Material provided.
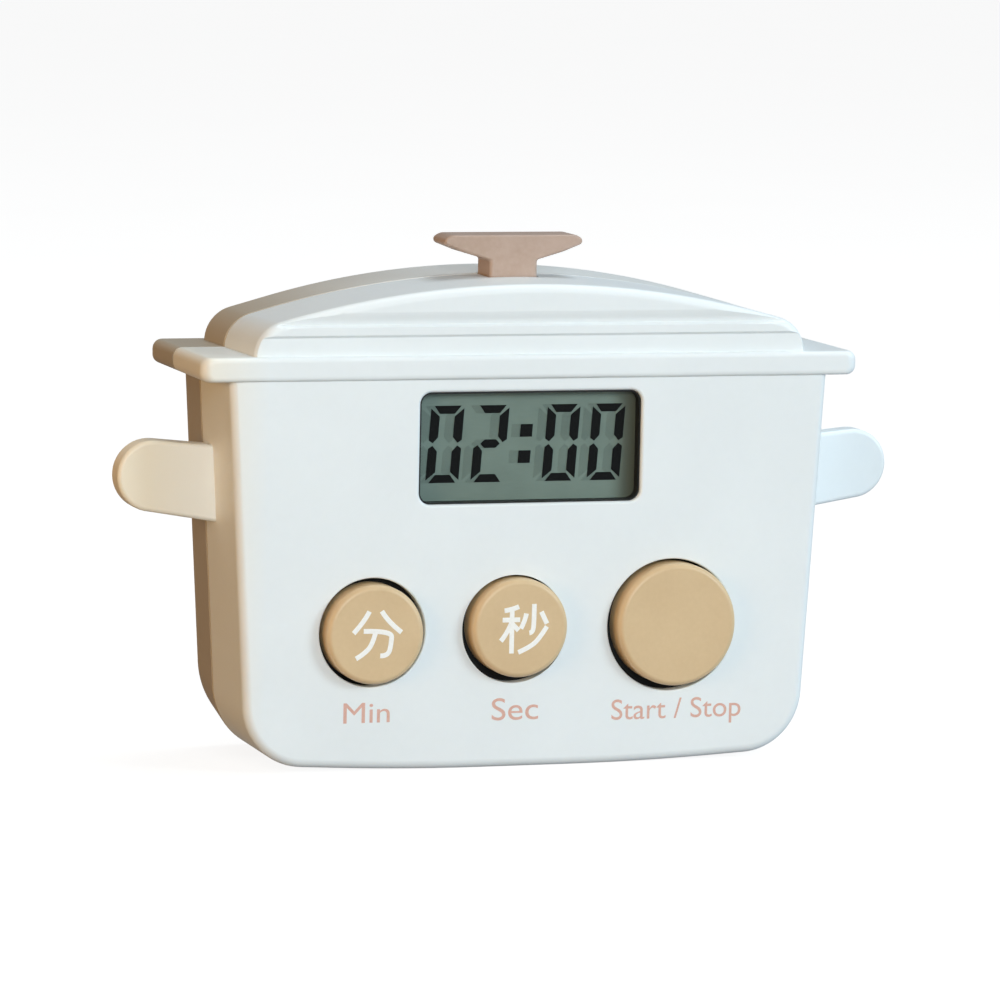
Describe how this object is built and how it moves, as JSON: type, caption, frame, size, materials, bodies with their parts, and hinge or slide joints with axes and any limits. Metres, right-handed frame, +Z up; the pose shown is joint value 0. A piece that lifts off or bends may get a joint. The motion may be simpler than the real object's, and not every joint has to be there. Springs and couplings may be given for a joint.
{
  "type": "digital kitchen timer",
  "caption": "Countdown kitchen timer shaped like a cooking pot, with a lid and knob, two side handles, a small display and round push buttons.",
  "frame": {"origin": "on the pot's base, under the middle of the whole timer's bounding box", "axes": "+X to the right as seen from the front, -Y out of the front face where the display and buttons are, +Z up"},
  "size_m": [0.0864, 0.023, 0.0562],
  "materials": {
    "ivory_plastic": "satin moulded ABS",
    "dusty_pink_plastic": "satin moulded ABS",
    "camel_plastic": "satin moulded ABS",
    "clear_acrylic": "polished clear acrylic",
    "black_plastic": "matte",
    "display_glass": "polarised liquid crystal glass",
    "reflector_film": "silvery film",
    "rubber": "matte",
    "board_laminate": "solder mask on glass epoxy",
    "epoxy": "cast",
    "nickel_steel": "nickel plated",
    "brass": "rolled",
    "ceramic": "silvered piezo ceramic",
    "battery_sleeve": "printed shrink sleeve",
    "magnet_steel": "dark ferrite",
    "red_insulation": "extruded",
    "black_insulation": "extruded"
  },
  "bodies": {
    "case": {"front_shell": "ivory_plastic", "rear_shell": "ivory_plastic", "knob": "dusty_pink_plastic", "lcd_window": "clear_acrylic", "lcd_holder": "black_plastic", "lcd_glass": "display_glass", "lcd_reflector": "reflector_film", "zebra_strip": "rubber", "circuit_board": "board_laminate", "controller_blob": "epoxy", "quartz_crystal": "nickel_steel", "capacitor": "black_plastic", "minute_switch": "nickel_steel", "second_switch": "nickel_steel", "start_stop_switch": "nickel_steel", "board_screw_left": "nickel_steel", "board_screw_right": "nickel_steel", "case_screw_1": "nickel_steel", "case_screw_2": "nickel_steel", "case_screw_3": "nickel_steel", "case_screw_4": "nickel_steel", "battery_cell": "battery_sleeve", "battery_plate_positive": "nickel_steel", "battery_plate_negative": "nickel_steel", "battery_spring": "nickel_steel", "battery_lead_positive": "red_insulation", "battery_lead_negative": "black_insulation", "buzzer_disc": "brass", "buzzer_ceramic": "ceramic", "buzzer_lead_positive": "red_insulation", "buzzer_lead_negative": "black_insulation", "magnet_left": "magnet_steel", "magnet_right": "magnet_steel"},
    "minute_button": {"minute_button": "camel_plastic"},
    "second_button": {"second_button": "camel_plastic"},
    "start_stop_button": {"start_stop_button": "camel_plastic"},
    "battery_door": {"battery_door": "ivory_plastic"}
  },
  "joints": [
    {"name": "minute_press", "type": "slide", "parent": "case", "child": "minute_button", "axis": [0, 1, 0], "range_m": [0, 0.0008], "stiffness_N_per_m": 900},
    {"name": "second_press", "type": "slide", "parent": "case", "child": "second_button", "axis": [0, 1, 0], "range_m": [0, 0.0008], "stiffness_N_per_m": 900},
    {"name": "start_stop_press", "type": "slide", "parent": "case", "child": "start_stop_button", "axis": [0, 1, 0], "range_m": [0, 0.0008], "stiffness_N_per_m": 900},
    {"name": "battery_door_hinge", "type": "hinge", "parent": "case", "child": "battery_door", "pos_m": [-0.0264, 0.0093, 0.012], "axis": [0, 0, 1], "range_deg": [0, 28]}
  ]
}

Exercise prompt. Please set down the whole listing above without altering a single line.

Complete output.
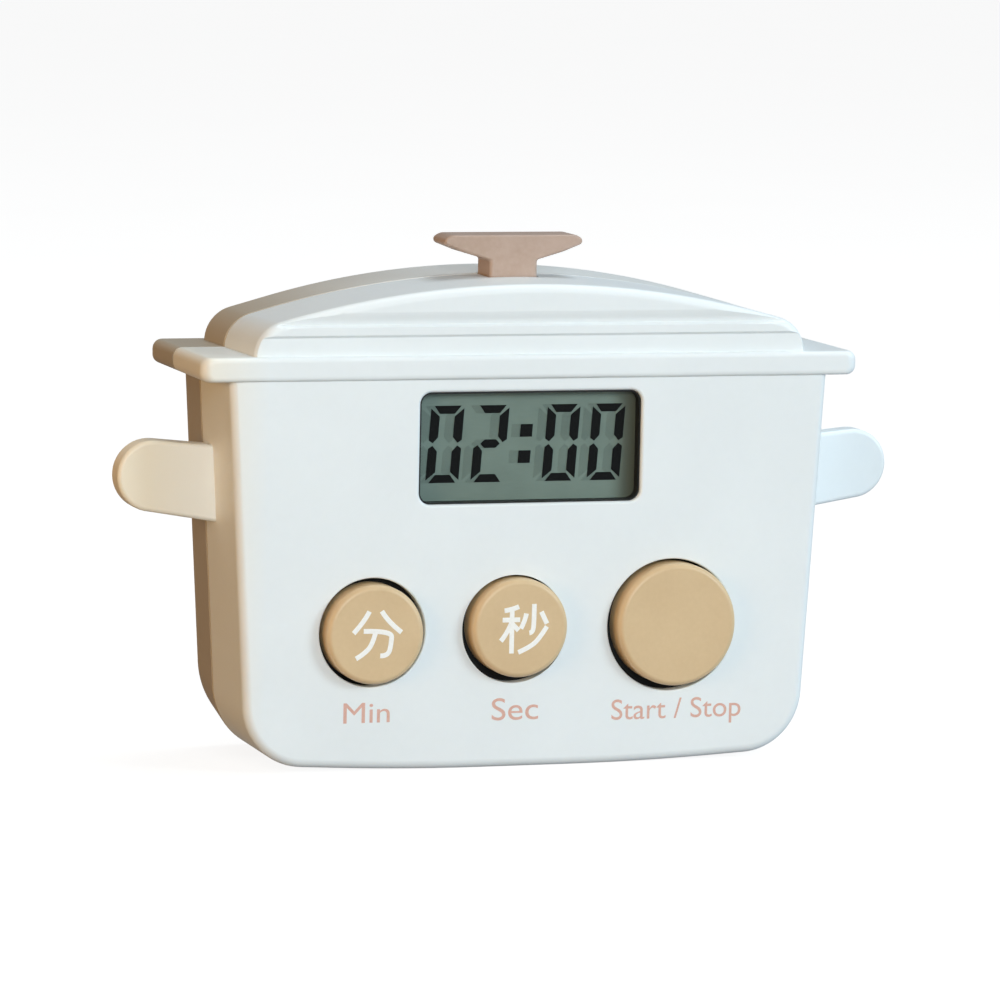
Describe how this object is built and how it moves, as JSON: type, caption, frame, size, materials, bodies with their parts, and hinge or slide joints with axes and any limits. Metres, right-handed frame, +Z up; the pose shown is joint value 0. A piece that lifts off or bends may get a joint. The motion may be simpler than the real object's, and not every joint has to be there. Springs and couplings may be given for a joint.
{
  "type": "digital kitchen timer",
  "caption": "Countdown kitchen timer shaped like a cooking pot, with a lid and knob, two side handles, a small display and round push buttons.",
  "frame": {"origin": "on the pot's base, under the middle of the whole timer's bounding box", "axes": "+X to the right as seen from the front, -Y out of the front face where the display and buttons are, +Z up"},
  "size_m": [0.0864, 0.023, 0.0562],
  "materials": {
    "ivory_plastic": "satin moulded ABS",
    "dusty_pink_plastic": "satin moulded ABS",
    "camel_plastic": "satin moulded ABS",
    "clear_acrylic": "polished clear acrylic",
    "black_plastic": "matte",
    "display_glass": "polarised liquid crystal glass",
    "reflector_film": "silvery film",
    "rubber": "matte",
    "board_laminate": "solder mask on glass epoxy",
    "epoxy": "cast",
    "nickel_steel": "nickel plated",
    "brass": "rolled",
    "ceramic": "silvered piezo ceramic",
    "battery_sleeve": "printed shrink sleeve",
    "magnet_steel": "dark ferrite",
    "red_insulation": "extruded",
    "black_insulation": "extruded"
  },
  "bodies": {
    "case": {"front_shell": "ivory_plastic", "rear_shell": "ivory_plastic", "knob": "dusty_pink_plastic", "lcd_window": "clear_acrylic", "lcd_holder": "black_plastic", "lcd_glass": "display_glass", "lcd_reflector": "reflector_film", "zebra_strip": "rubber", "circuit_board": "board_laminate", "controller_blob": "epoxy", "quartz_crystal": "nickel_steel", "capacitor": "black_plastic", "minute_switch": "nickel_steel", "second_switch": "nickel_steel", "start_stop_switch": "nickel_steel", "board_screw_left": "nickel_steel", "board_screw_right": "nickel_steel", "case_screw_1": "nickel_steel", "case_screw_2": "nickel_steel", "case_screw_3": "nickel_steel", "case_screw_4": "nickel_steel", "battery_cell": "battery_sleeve", "battery_plate_positive": "nickel_steel", "battery_plate_negative": "nickel_steel", "battery_spring": "nickel_steel", "battery_lead_positive": "red_insulation", "battery_lead_negative": "black_insulation", "buzzer_disc": "brass", "buzzer_ceramic": "ceramic", "buzzer_lead_positive": "red_insulation", "buzzer_lead_negative": "black_insulation", "magnet_left": "magnet_steel", "magnet_right": "magnet_steel"},
    "minute_button": {"minute_button": "camel_plastic"},
    "second_button": {"second_button": "camel_plastic"},
    "start_stop_button": {"start_stop_button": "camel_plastic"},
    "battery_door": {"battery_door": "ivory_plastic"}
  },
  "joints": [
    {"name": "minute_press", "type": "slide", "parent": "case", "child": "minute_button", "axis": [0, 1, 0], "range_m": [0, 0.0008], "stiffness_N_per_m": 900},
    {"name": "second_press", "type": "slide", "parent": "case", "child": "second_button", "axis": [0, 1, 0], "range_m": [0, 0.0008], "stiffness_N_per_m": 900},
    {"name": "start_stop_press", "type": "slide", "parent": "case", "child": "start_stop_button", "axis": [0, 1, 0], "range_m": [0, 0.0008], "stiffness_N_per_m": 900},
    {"name": "battery_door_hinge", "type": "hinge", "parent": "case", "child": "battery_door", "pos_m": [-0.0264, 0.0093, 0.012], "axis": [0, 0, 1], "range_deg": [0, 28]}
  ]
}